When June 6 rolls around each year, many take a moment to remember those who were lost as part of D-Day, the largest seaborne invasion in history and one of the pivotal battles of World War II.

When June 6 rolls around each year, many take a moment to remember those who were lost as part of D-Day, the largest seaborne invasion in history and one of the pivotal battles of World War II.

Tomorrow marks the 70th anniversary of the invasion.

But for longtime Westerville resident Warren "Ernie" Ernsberger, the day brings back memories of being enveloped in a secret mission to choose the day for the attack, when as a young man his knowledge of weather forecasting brought him into the company of giants.

In the spring of 1944, Ernsberger was a 22-year-old lieutenant in the U.S. Army Air Forces, stationed with the Royal Air Force at Medmenham British Intelligence General Headquarters, about 40 miles outside London.

He had enlisted as a 21-year-old meteorology cadet after attending meteorology school at UCLA for nine months.

When he enlisted, he never anticipated much of a weighty job to do the war.

"I thought, 'In this job, I'll probably be back of the lines, if anything. Or stuck in an airport somewhere,' " Ernsberger said last week.

Near the end of May 1944, Ernsberger received a call that told him he was to meet with Gen. Dwight D. Eisenhower and a secret committee in London. Eisenhower had been appointed Supreme Commander of Allied Forces at the time.

A car deployed straight from London picked Ernsberger up shortly after the call, and took him to a meeting that he said was filled with generals and colonels, including Eisenhower, George S. Patton and Omar Bradley, all key American military leaders in World War II and the Normandy invasion. Ernsberger was immediately intimidated by his surroundings.

"When I think back, it scares the hell out of me," he said. "I was 23. I had a lot of life experience at that point, but not that much life experience. ... I thought, 'What the hell am I doing here?' I was in a state of shock at that point."

But Ernsberger did belong in the room, and his meteorology experience gave him an important role in planning the attack.

After the committee narrowed down the options of locations on the Normandy beaches, Ernsberger was given the task of determining when it would be best to carry out the attack based on weather patterns, cloud cover and the tide.

It was even more obvious that he was as important as anyone else in the room when Bradley turned to him and said, "At this table, you're a general, too," he said.

Ernsberger worked tirelessly for the next several days, and got daily reports from pilots flying from the United States to London who had observed weather movements. After careful deliberation, he chose June 6 as the optimal time, citing the correct weather and the high tide that would allow allied boats to approach as close as possible, and give paratroopers the correct conditions above.

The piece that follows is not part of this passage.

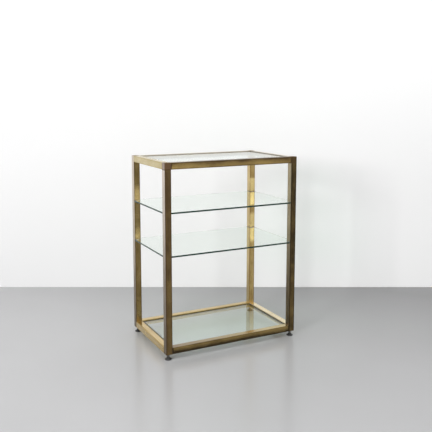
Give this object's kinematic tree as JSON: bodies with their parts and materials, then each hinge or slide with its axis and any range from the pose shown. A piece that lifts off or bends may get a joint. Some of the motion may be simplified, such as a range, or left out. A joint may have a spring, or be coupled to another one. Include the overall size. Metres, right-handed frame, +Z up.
{
  "type": "etagere",
  "caption": "Open square-tube brass etagere with inset glass top and bottom panes, notched glass shelves between full-height legs, and screw-in levelling feet.",
  "frame": {"origin": "on the floor, below the centre of the footprint", "axes": "+X to the right along the width, -Y towards the front, +Z up"},
  "size_m": [0.561, 0.346, 0.731],
  "materials": {
    "brass_tube": "satin, lightly patinated",
    "brass_cap": "satin, lightly patinated",
    "brass_pin": "satin",
    "clear_glass": "polished",
    "steel": "zinc plated, dulled",
    "black_glide": "matte"
  },
  "bodies": {
    "frame": {"leg_front_left": "brass_tube", "leg_plug_front_left": "brass_cap", "foot_insert_front_left": "steel", "leg_front_right": "brass_tube", "leg_plug_front_right": "brass_cap", "foot_insert_front_right": "steel", "leg_rear_left": "brass_tube", "leg_plug_rear_left": "brass_cap", "foot_insert_rear_left": "steel", "leg_rear_right": "brass_tube", "leg_plug_rear_right": "brass_cap", "foot_insert_rear_right": "steel", "top_rail_front": "brass_tube", "bottom_rail_front": "brass_tube", "top_ledge_front": "brass_tube", "bottom_ledge_front": "brass_tube", "top_rail_rear": "brass_tube", "bottom_rail_rear": "brass_tube", "top_ledge_rear": "brass_tube", "bottom_ledge_rear": "brass_tube", "top_rail_left": "brass_tube", "bottom_rail_left": "brass_tube", "top_ledge_left": "brass_tube", "bottom_ledge_left": "brass_tube", "top_rail_right": "brass_tube", "bottom_rail_right": "brass_tube", "top_ledge_right": "brass_tube", "bottom_ledge_right": "brass_tube", "upper_shelf_pins": "brass_pin", "lower_shelf_pins": "brass_pin"},
    "top_pane": {"top_pane": "clear_glass"},
    "upper_shelf": {"upper_shelf": "clear_glass"},
    "lower_shelf": {"lower_shelf": "clear_glass"},
    "bottom_pane": {"bottom_pane": "clear_glass"},
    "foot_pad_front_left": {"foot_pad_front_left": "black_glide"},
    "foot_stem_front_left": {"foot_stem_front_left": "steel"},
    "foot_pad_front_right": {"foot_pad_front_right": "black_glide"},
    "foot_stem_front_right": {"foot_stem_front_right": "steel"},
    "foot_pad_rear_left": {"foot_pad_rear_left": "black_glide"},
    "foot_stem_rear_left": {"foot_stem_rear_left": "steel"},
    "foot_pad_rear_right": {"foot_pad_rear_right": "black_glide"},
    "foot_stem_rear_right": {"foot_stem_rear_right": "steel"}
  },
  "joints": [
    {"name": "top_pane_lift", "type": "slide", "parent": "frame", "child": "top_pane", "axis": [0, 0, 1], "range_m": [0, 0.04]},
    {"name": "upper_shelf_lift", "type": "slide", "parent": "frame", "child": "upper_shelf", "axis": [0, 0, 1], "range_m": [0, 0.06]},
    {"name": "lower_shelf_lift", "type": "slide", "parent": "frame", "child": "lower_shelf", "axis": [0, 0, 1], "range_m": [0, 0.06]},
    {"name": "bottom_pane_lift", "type": "slide", "parent": "frame", "child": "bottom_pane", "axis": [0, 0, 1], "range_m": [0, 0.04]},
    {"name": "foot_height_front_left", "type": "slide", "parent": "frame", "child": "foot_pad_front_left", "axis": [0, 0, 1], "range_m": [0, 0.012]},
    {"name": "foot_turn_front_left", "type": "hinge", "parent": "foot_pad_front_left", "child": "foot_stem_front_left", "pos_m": [-0.2675, -0.16, 0], "axis": [0, 0, 1], "range_deg": [0, 2880]},
    {"name": "foot_height_front_right", "type": "slide", "parent": "frame", "child": "foot_pad_front_right", "axis": [0, 0, 1], "range_m": [0, 0.012]},
    {"name": "foot_turn_front_right", "type": "hinge", "parent": "foot_pad_front_right", "child": "foot_stem_front_right", "pos_m": [0.2675, -0.16, 0], "axis": [0, 0, 1], "range_deg": [0, 2880]},
    {"name": "foot_height_rear_left", "type": "slide", "parent": "frame", "child": "foot_pad_rear_left", "axis": [0, 0, 1], "range_m": [0, 0.012]},
    {"name": "foot_turn_rear_left", "type": "hinge", "parent": "foot_pad_rear_left", "child": "foot_stem_rear_left", "pos_m": [-0.2675, 0.16, 0], "axis": [0, 0, 1], "range_deg": [0, 2880]},
    {"name": "foot_height_rear_right", "type": "slide", "parent": "frame", "child": "foot_pad_rear_right", "axis": [0, 0, 1], "range_m": [0, 0.012]},
    {"name": "foot_turn_rear_right", "type": "hinge", "parent": "foot_pad_rear_right", "child": "foot_stem_rear_right", "pos_m": [0.2675, 0.16, 0], "axis": [0, 0, 1], "range_deg": [0, 2880]}
  ],
  "couplings": [
    {"joint": "foot_turn_front_left", "follows": "foot_height_front_left", "rad_per_m": 4188.8},
    {"joint": "foot_turn_front_right", "follows": "foot_height_front_right", "rad_per_m": 4188.8},
    {"joint": "foot_turn_rear_left", "follows": "foot_height_rear_left", "rad_per_m": 4188.8},
    {"joint": "foot_turn_rear_right", "follows": "foot_height_rear_right", "rad_per_m": 4188.8}
  ]
}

When he presented his findings, Eisenhower addressed him at the very beginning of the meeting, telling him, "Since you have the most important report today, you can start."

But even at that point, Ernsberger didn't realize the importance of his work. He said Eisenhower called him days later, waking him up from a dead sleep to verify the forecast was still accurate and that no changes needed to be made.

Out of instinct, Ernsberger quickly replied that everything was unchanged.

"I had been sleeping for seven or eight hours at the time," Ernsberger laughed. "Lots of things could have changed, I realized later."

On the day of the attack, with 150,000 Allied troops deployed to invade Europe, Ernsberger was assigned to take photos from above. From 8,000 feet in the air, he was higher than the paratroopers and the supply planes, and saw the carnage unfold below him.

"I think I aged 20 years that day," he said.

When he returned to Medmenham, he went straight to his bunk, unable to shake the numb feeling of seeing thousands of men charge to their deaths.

"I had no concept of the scope of what was involved and the thousands and thousands of troops that were involved," he said. "Seeing all that down below and all the bodies floating and the carnage, it was just beyond consciousness."

Nearly 70 years later, the memories of D-Day have stuck with Ernsberger, much to his chagrin. He says he doesn't like to think about what he saw and what he was a part of, but knows how important it was to the war and to history.

"I try not to think about it," he said. "But every time it's mentioned, it all comes back. It still seems as unreal as it did that day."

Despite aging 20 years more than the average person, Ernsberger, 93, now lives in his quiet Uptown Westerville home. He's lived in the city since he was 15, and he and his wife Patricia (Patsy), 93, never moved when he returned from the war.

Since the war, he has been incredibly active in the Westerville community. He served on City Council between 1955-72, owned four different businesses with Patsy, and has been involved with Otterbein's theater program and the Westerville Historical Society.

Seven decades removed from the headiness of D-Day planning, he says he knows his race is nearly run. He was diagnosed with lung cancer nine months ago. His vision has failed. But he still visits Patsy in her assisted living home every afternoon.

Like the rest of his life, he takes his condition lightly.

"I've lived plenty," he laughed.

And though no military mementos or memorabilia are prominent in his home, his memories of influencing one of the most important battles in history remain.

"I can't believe it," he said. "But I saw it. It happened. It's real. It's almost more than you can grasp."